Just look at how lethargic the industry's response has been in the wake of AI, and look at how other companies like AMD and Apple abandoned OpenCL before it was ready. Now Apple is banking on CoreML as an integration feature and AMD is segmenting their consumer and server hardware like crazy.

> Weirdly, NVIDIA hardware only outperforms competitors on its own API. When you compare NVIDIA on a level playing field, they aren't the clear winners.

That does not reflect any of the benchmarks I've seen at all, unless by "level playing field" you mean comparing old Nvidia chips to modern AMD ones. The only systems comparable to the DGX pods Nvidia sells is Apple's hardware, which lacks the networking and OS support to be competitive server side.

AMD is an amazing company for being open and transparent with their approach, but nice guys always finish last. This is a race between the highest-density TSMC customers, which means it's Apple and Nvidia laughing their respective paths to the bank.

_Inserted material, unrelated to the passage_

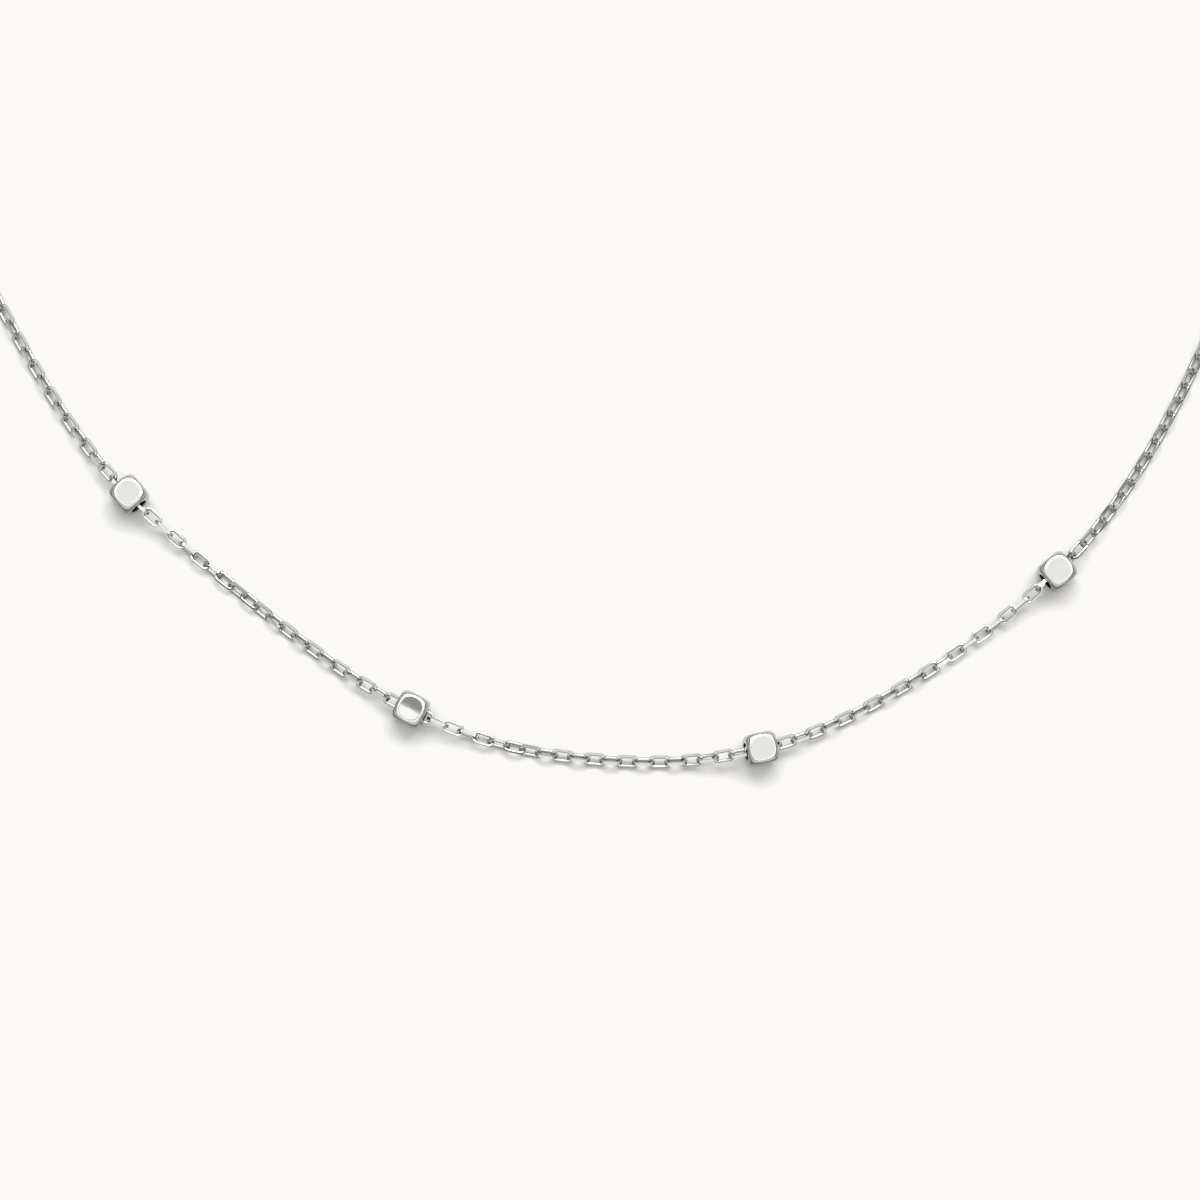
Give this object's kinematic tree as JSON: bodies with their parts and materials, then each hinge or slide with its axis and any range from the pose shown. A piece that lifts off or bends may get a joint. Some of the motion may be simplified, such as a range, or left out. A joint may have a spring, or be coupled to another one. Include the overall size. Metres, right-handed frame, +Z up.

nightski · on Nov 29, 2023

Calling AMD a nice guy is a huge stretch in my opinion. From my understanding they didn't even allow use of ROCm with consumer GPUs until this year... CUDA is and always was very accessible to a broad audience.

kvemkon · on Nov 30, 2023

> AMD is an amazing company for being open and transparent with their approach ...

Is it known, why consumer cards do not have fp64:fp32 performance at about 1:2?

lmm · on Nov 30, 2023

> Proprietary, hardware specific APIs never stand the test of time. Ask 3Dfx.

3DFX lost for other reasons. DirectX is doing fine despite having had open competition for decades.

Solvency · on Nov 29, 2023

How did NVIDIA entrench itself as the leader in academia? From a market perspective it's interesting how they cornered it.

smoldesu · on Nov 29, 2023

CUDA runs on most recent Nvidia GPUs, which are replete on college campuses and well-supported in server software. AMD's GPGPU compute support differs from GPU to GPU, and Apple didn't start contributing acceleration patches to Pytorch and Tensorflow until stuff like Llama and Stable Diffusion took off.

KaoruAoiShiho · on Nov 30, 2023

They built the entire market from scratch.